The site had been closed for a year after the county council declared the building to be a health and safety hazard and unfit for use. In recent weeks, there have been proposals submitted for the demolition of the swimming pool, which have been opposed by angry members of local campaign group.

Millom suffered a loss of one child per year, due to drowning, which promoted the school children of Millom School and families, so the town wouldn’t suffer any more deaths. The pool was used by local school children for swimming lessons before it closed a year ago. 

In a recent statement, MP Trudy Harrison said that the pool was a “crucial local resource for decades. However, the pool has been past its best for a long time.”
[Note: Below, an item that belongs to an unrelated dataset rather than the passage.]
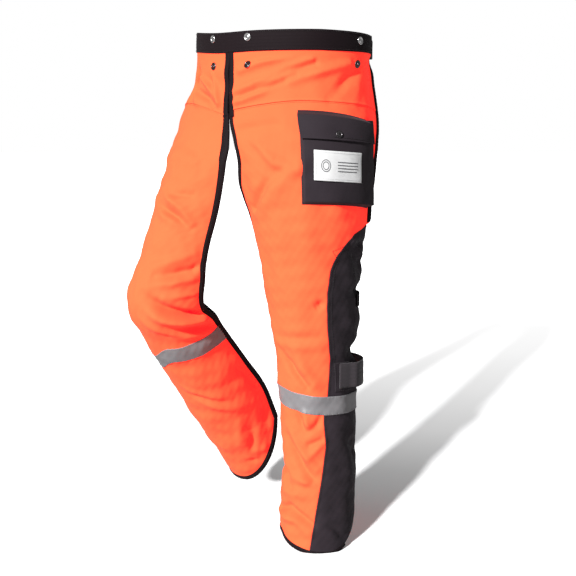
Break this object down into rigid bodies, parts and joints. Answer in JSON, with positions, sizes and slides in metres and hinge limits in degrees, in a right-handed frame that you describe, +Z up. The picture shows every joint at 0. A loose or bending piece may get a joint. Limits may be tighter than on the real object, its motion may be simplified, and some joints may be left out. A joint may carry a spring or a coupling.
{
  "type": "chainsaw chaps",
  "caption": "Wrap-style chainsaw chaps: waistband with back belt, two padded orange legs with charcoal calf wraps, cargo pocket, reflective tape, snaps and leg straps",
  "frame": {"origin": "centre of the waist opening, 10 mm below the waistband's top edge at the sides", "axes": "+Z up, -Y the way the wearer faces, +X the wearer's left; left leg straight, right leg bent forward as in use"},
  "size_m": [0.4901, 0.3919, 1.0132],
  "materials": {
    "orange_shell": "coated woven polyester, fluorescent orange",
    "charcoal_shell": "heavy woven nylon, charcoal",
    "black_webbing": "woven polyester webbing and binding tape",
    "protective_pad": "layered cut-resistant fibre",
    "lining": "smooth lining cloth",
    "reflective_tape": "retroreflective silver tape",
    "loop_fabric": "hook-and-loop pile",
    "label": "white woven label",
    "snap_metal": "nickel-plated and gunmetal snap fasteners",
    "buckle_plastic": "moulded acetal buckles"
  },
  "bodies": {
    "waist": {"waistband": "black_webbing", "centre_strip": "black_webbing", "band_snap_caps": "snap_metal", "yoke_snap_studs": "snap_metal", "left_yoke": "orange_shell", "right_yoke": "orange_shell", "left_yoke_binding": "black_webbing", "right_yoke_binding": "black_webbing", "left_belt_webbing": "black_webbing", "right_belt_webbing": "black_webbing", "belt_socket": "buckle_plastic"},
    "belt_plug_body": {"belt_plug": "buckle_plastic"},
    "belt_adjuster_body": {"belt_adjuster": "buckle_plastic"},
    "pocket_flap_body": {"pocket_flap": "charcoal_shell", "flap_snap_cap": "snap_metal"},
    "left_thigh": {"left_thigh_shell": "orange_shell", "left_thigh_pad": "protective_pad", "left_thigh_lining": "lining", "left_thigh_wrap": "charcoal_shell", "left_thigh_bindings": "black_webbing", "left_knee_shell": "orange_shell", "left_knee_quilt": "protective_pad", "left_knee_wrap": "charcoal_shell", "left_knee_binding": "black_webbing", "left_knee_webbing": "black_webbing", "left_knee_tail": "black_webbing", "left_knee_socket": "buckle_plastic", "pocket_pouch": "charcoal_shell", "pocket_label": "label", "pocket_stud": "snap_metal"},
    "left_knee_plug_body": {"left_knee_plug": "buckle_plastic"},
    "left_shin": {"left_shin_shell": "orange_shell", "left_shin_pad": "protective_pad", "left_shin_lining": "lining", "left_shin_wrap": "charcoal_shell", "left_shin_binding": "black_webbing", "left_reflective_tape": "reflective_tape", "left_loop_patch": "loop_fabric"},
    "left_calf_strap_body": {"left_calf_strap": "black_webbing"},
    "right_thigh": {"right_thigh_shell": "orange_shell", "right_thigh_pad": "protective_pad", "right_thigh_lining": "lining", "right_thigh_wrap": "charcoal_shell", "right_thigh_bindings": "black_webbing", "right_knee_shell": "orange_shell", "right_knee_quilt": "protective_pad", "right_knee_wrap": "charcoal_shell", "right_knee_binding": "black_webbing", "right_knee_webbing": "black_webbing", "right_knee_tail": "black_webbing", "right_knee_socket": "buckle_plastic"},
    "right_knee_plug_body": {"right_knee_plug": "buckle_plastic"},
    "right_shin": {"right_shin_shell": "orange_shell", "right_shin_pad": "protective_pad", "right_shin_lining": "lining", "right_shin_wrap": "charcoal_shell", "right_shin_binding": "black_webbing", "right_reflective_tape": "reflective_tape", "right_loop_patch": "loop_fabric"},
    "right_calf_strap_body": {"right_calf_strap": "black_webbing"}
  },
  "joints": [
    {"name": "left_hip", "type": "hinge", "parent": "waist", "child": "left_thigh", "pos_m": [0.1, -0.135, -0.086], "axis": [1, 0, 0], "range_deg": [-30, 8], "deforming": ["left_yoke", "left_yoke_binding"]},
    {"name": "left_knee", "type": "hinge", "parent": "left_thigh", "child": "left_shin", "pos_m": [0.104, -0.055, -0.5565], "axis": [1, 0, 0], "range_deg": [0, 38], "deforming": ["left_knee_shell", "left_knee_quilt", "left_knee_wrap", "left_knee_binding"]},
    {"name": "right_hip", "type": "hinge", "parent": "waist", "child": "right_thigh", "pos_m": [-0.1, -0.135, -0.086], "axis": [1, 0, 0], "range_deg": [-8, 22], "deforming": ["right_yoke", "right_yoke_binding"]},
    {"name": "right_knee", "type": "hinge", "parent": "right_thigh", "child": "right_shin", "pos_m": [-0.15996, -0.19023, -0.50258], "axis": [0.9925, 0, -0.1219], "range_deg": [-45, 4], "deforming": ["right_knee_shell", "right_knee_quilt", "right_knee_wrap", "right_knee_binding"]},
    {"name": "pocket_flap_hinge", "type": "hinge", "parent": "left_thigh", "child": "pocket_flap_body", "pos_m": [0.2025, -0.06285, -0.135], "axis": [-0.4947, -0.8691, 0], "range_deg": [0, 105]},
    {"name": "belt_release", "type": "slide", "parent": "waist", "child": "belt_plug_body", "axis": [-1, 0, 0], "range_m": [0, 0.028], "deforming": ["right_belt_webbing"]},
    {"name": "belt_adjust", "type": "slide", "parent": "waist", "child": "belt_adjuster_body", "axis": [1, 0, 0], "range_m": [-0.018, 0.01]},
    {"name": "left_knee_release", "type": "slide", "parent": "left_thigh", "child": "left_knee_plug_body", "axis": [-0.6894, -0.7244, 0], "range_m": [0, 0.022], "deforming": ["left_knee_tail"]},
    {"name": "left_calf_strap_hinge", "type": "hinge", "parent": "left_shin", "child": "left_calf_strap_body", "pos_m": [0.0339, -0.01351, -0.633], "axis": [0, 0, 1], "range_deg": [0, 60]},
    {"name": "right_knee_release", "type": "slide", "parent": "right_thigh", "child": "right_knee_plug_body", "axis": [0.8322, -0.5498, 0.0725], "range_m": [0, 0.022], "deforming": ["right_knee_tail"]},
    {"name": "right_calf_strap_hinge", "type": "hinge", "parent": "right_shin", "child": "right_calf_strap_body", "pos_m": [-0.10217, -0.07047, -0.56517], "axis": [-0.096, 0.6157, -0.7821], "range_deg": [0, 60]}
  ]
}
The closure has meant that school children cannot go ahead with their compulsory swimming lessons and will have to travel a 90-minute trip, to Barrow-in-Furness or Whitehaven,  to fulfil the swimming time that they need. The National Curriculum states that all schools should provide swimming instruction in either Key Stage 1 or Key Stage 2.

The group have engaged in flyer dropping and in July 300 to 400 people gathered in the Beggars Theatre to discuss the plan of action for the pool. Jenny brumby says, “Cumbria County Council ignored us, so we took the conversation to the media.” She continues the statement by saying that Cumbria County Council are “very disappointing and very disrespectful.”